Suppose you have a system board with bad soldered memory and you want to copy your data off of it onto the new one. Well, the memory is flipping random bits as it's copying, but the flash chips are permanently attached to the same board as the bad memory.
Otherwise it would have been just a support ticket; now it's something worse.
To be clear, I do not believe that the tools are at fault - rather, the SATA/SAS/IDE controllers have a different design goal, and software tools can only do so much.
Tools like DeepSpar (HW+SW), PC-3000 (also HW+SW) allow for a scary level of nitty-gritty access to HW, including flashing SSD/HDD controller FW in case in went pear-shaped), but for data recovery - be it in a forensic context, or in a context of retrieving important irreplaceable data, I have always had a nerd-lust for those tools. Used them at a previous job, but can't ever justify the price for personal and very infrequent use. :)
I just got through a round of overclocking my memory. Yes, heat does.
>tRFC is the number of cycles for which the DRAM capacitors are "recharged" or refreshed. Because capacitor charge loss is proportional to temperature, RAM operating at higher temperatures may need substantially higher tRFC values.
https://github.com/integralfx/MemTestHelper/blob/oc-guide/DD...
If anyone has the link, it's missing from my collection...
Upgrade to DDR5 ram the latest standard which has on-die ECC memory but is not as good at spotting bit flips unlike proper ECC memory with a separate extra data correction chip.
https://en.wikipedia.org/wiki/DDR5_SDRAM#:~:text=Unlike%20DD....
Whilst Proper ECC ram chips and motherboards exist, I'm surprised that a cheaper but equally as good as Proper ECC solution doesn't exist although I know some would argue that DDR5 is a step in the right direction of a marathon.

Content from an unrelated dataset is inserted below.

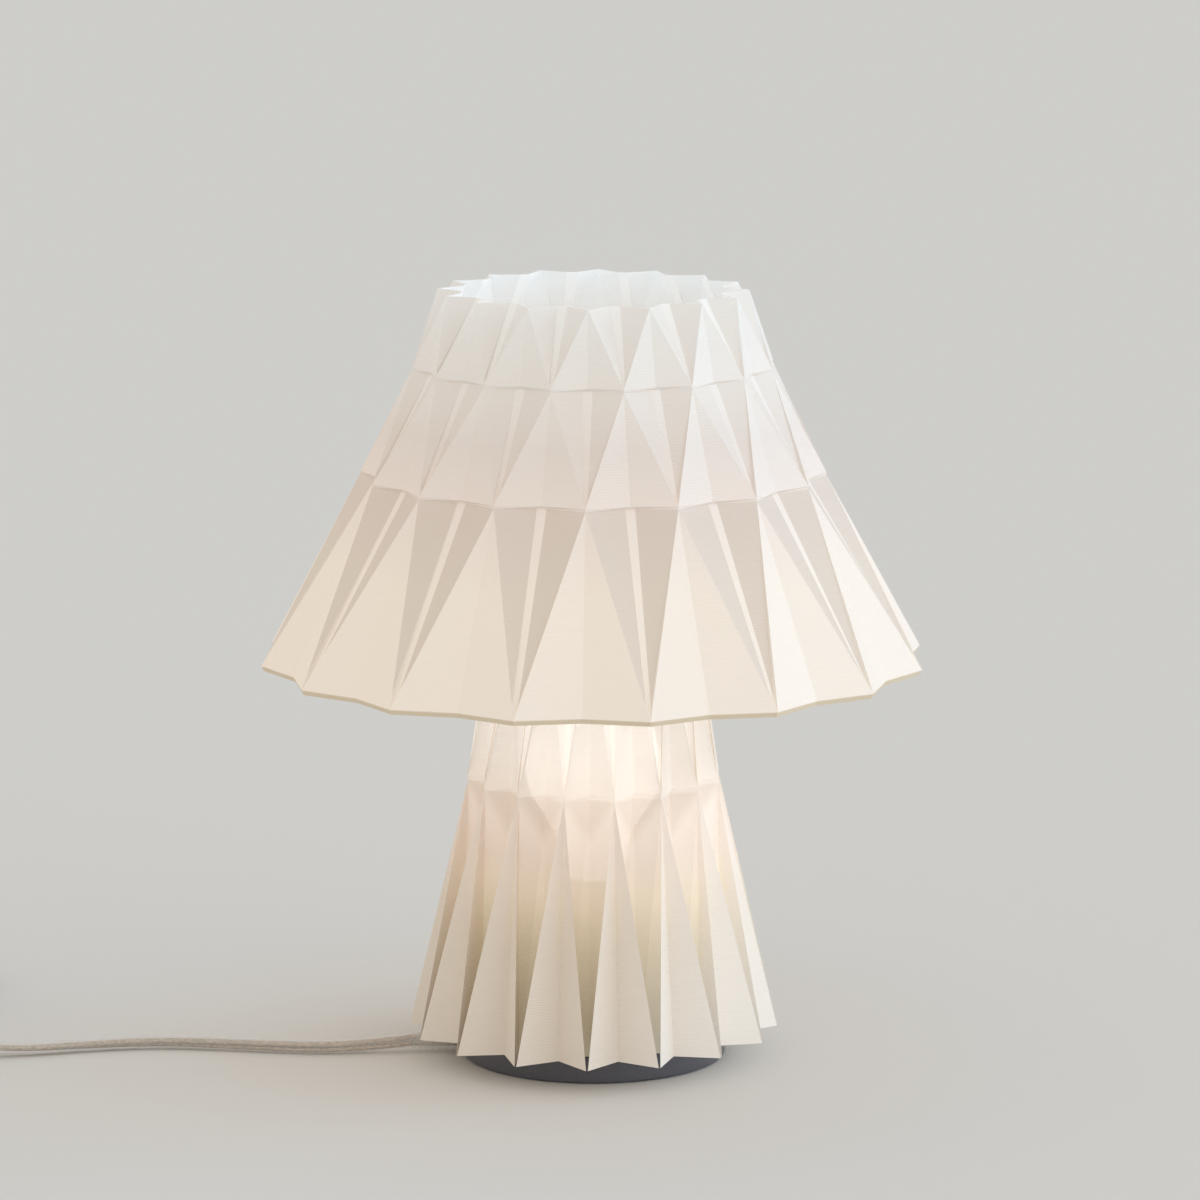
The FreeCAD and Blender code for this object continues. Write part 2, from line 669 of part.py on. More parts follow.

I guess the markets know best and chase the numbers, assuming they are also using Proper ECC memory, binary coded decimal and not floating point arithmetic which introduces errors, something central banks have been using for decades?
https://en.wikipedia.org/wiki/Floating-point_error_mitigatio...
“There still exist non-ECC and ECC DDR5 DIMM variants; the ECC variants have extra data lines to the CPU to send error-detection data, letting the CPU detect and correct errors that occurred in transit.”
https://www.anandtech.com/show/18732/asrock-industrial-nucs-...
It happens quite often as a result of dust in the contacts when the memory was installed or weak solder on the chips or sockets or bad capacitors etc.
None of which is that likely on machines in good working order, but many are not. And you can go from one to the other at any time as a result of a power spike or a cooling failure.
> This is really unlikely, though, and anything not mission-critical will no longer need the extra ECC computation on the CPU-side.
ECC computation is done in hardware anyway
I think you can say that because people are not routinely monitoring their surroundings for ionizing radiation.
If this were to change, I think we can start to identify some of those military locations which could be interfering with equipment, that would then expose the weakness of DDR5.
Unpopular-opinion counterpoint - the odds of this actually happening are vanishingly unlikely. Many file formats have built-in integrity checks and tons of redundancies and waste. I wouldn't want to risk handling extremely valuable private keys or conducting high value cryptocurrency transactions or something, I suppose, on a machine without ECC memory, but that just doesn't really come up in most knowledge worker or end consumer scenarios.
The odds of actually getting bit by this in a way that matters to you are really low, which is why nobody cares.